Input for this task:
======
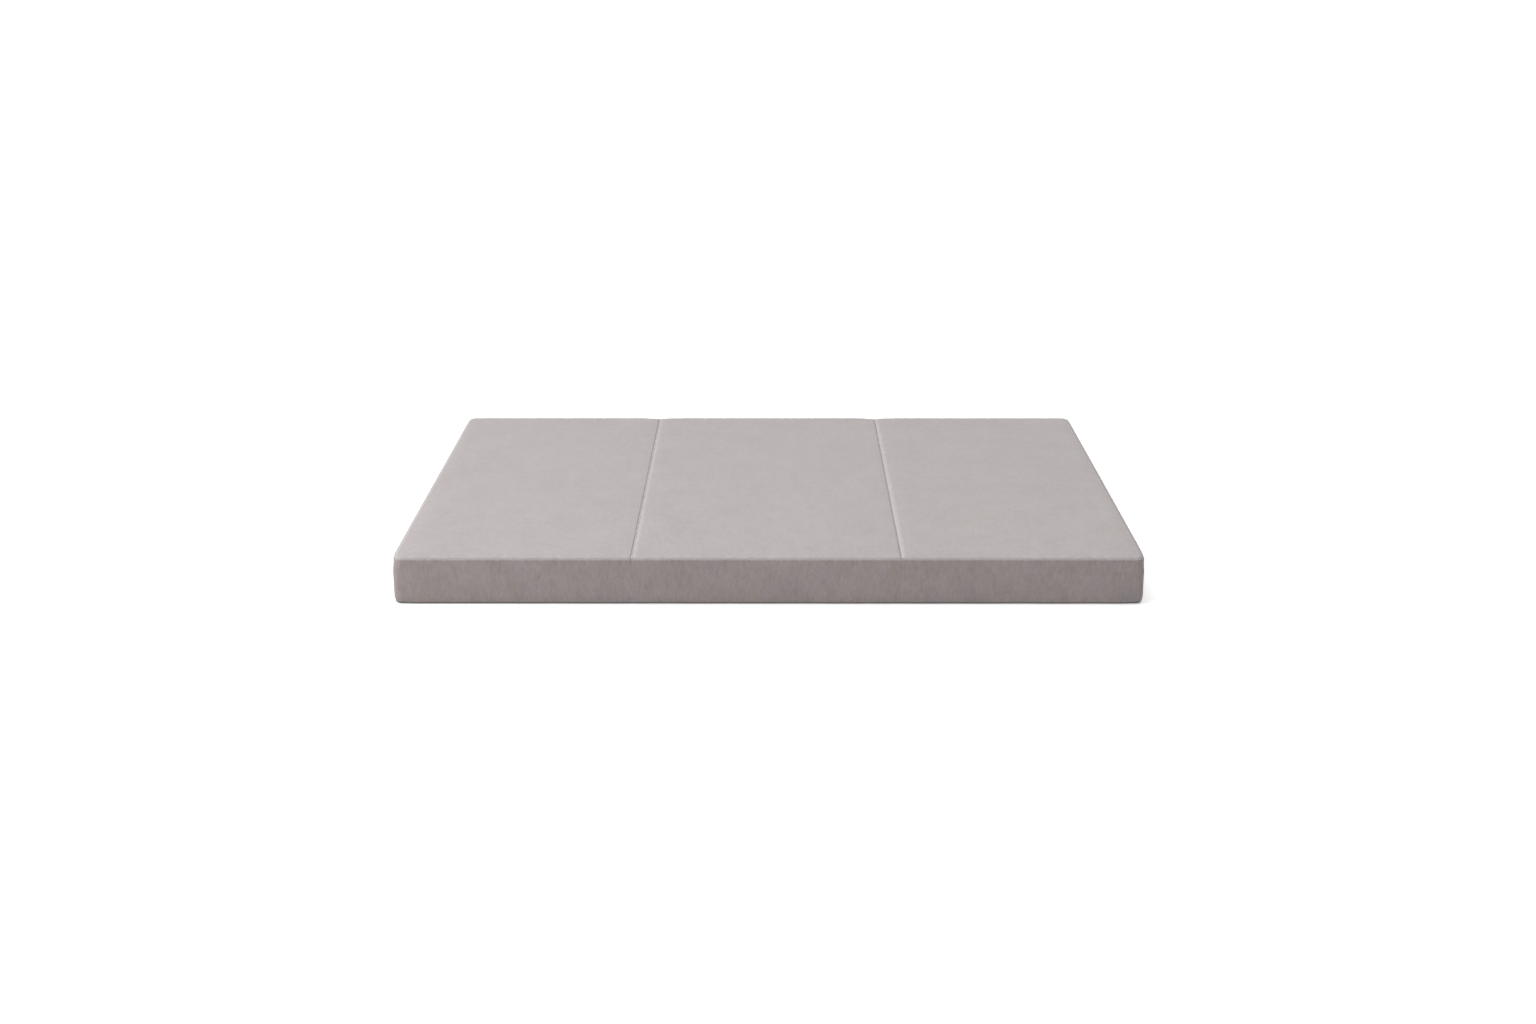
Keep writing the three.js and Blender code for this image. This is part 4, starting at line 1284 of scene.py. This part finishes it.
======
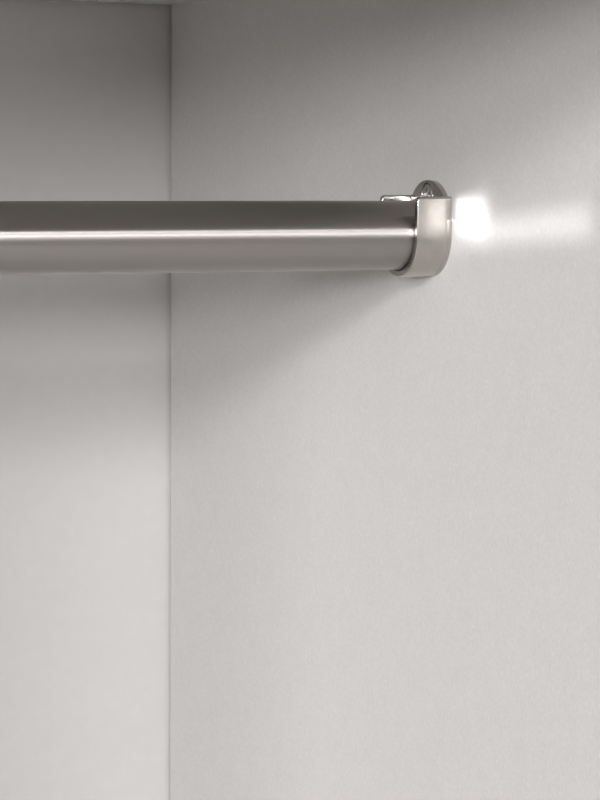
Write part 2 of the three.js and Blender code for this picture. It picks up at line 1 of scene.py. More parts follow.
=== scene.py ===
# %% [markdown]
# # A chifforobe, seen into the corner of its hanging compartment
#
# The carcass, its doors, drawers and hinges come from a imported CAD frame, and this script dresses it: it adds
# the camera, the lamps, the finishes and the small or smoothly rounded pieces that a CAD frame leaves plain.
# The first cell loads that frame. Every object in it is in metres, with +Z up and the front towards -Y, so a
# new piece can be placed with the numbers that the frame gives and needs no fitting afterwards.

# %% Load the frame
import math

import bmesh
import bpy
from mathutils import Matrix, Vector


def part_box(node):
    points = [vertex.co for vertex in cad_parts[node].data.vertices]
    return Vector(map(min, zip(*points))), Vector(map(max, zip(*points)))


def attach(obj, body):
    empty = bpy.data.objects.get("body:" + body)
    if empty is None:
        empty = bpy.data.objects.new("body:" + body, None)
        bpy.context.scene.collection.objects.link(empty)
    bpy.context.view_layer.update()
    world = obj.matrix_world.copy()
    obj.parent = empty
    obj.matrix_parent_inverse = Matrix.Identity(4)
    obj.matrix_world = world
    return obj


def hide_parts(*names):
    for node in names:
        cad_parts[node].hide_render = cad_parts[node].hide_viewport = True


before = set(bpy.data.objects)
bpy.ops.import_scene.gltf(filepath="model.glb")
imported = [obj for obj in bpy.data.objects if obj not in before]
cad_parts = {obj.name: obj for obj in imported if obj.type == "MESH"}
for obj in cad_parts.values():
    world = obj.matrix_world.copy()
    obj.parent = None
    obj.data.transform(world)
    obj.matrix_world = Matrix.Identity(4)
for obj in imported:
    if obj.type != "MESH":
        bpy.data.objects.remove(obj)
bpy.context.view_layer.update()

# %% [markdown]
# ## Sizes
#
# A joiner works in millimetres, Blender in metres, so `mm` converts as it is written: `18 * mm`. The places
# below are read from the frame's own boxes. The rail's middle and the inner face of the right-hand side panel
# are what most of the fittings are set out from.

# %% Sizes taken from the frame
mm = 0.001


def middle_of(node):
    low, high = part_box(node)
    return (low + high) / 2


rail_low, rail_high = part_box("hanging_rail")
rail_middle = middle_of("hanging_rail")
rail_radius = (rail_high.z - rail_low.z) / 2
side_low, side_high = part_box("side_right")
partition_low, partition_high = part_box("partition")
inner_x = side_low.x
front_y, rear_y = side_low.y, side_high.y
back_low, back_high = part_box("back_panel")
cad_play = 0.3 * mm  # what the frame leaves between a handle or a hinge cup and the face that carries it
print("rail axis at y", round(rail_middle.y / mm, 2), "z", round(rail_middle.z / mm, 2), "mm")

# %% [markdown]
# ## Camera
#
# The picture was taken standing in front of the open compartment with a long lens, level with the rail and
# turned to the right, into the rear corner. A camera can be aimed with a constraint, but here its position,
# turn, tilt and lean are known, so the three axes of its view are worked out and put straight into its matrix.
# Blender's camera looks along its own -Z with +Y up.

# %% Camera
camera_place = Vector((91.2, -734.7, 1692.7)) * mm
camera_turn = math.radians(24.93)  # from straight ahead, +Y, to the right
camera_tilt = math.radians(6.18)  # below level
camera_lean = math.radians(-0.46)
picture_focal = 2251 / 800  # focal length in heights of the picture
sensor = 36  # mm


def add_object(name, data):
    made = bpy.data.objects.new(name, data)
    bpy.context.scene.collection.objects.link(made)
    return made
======
Brief: Locate all lines in the listing above with the word "update". Copy them.

Task response:
    bpy.context.view_layer.update()
bpy.context.view_layer.update()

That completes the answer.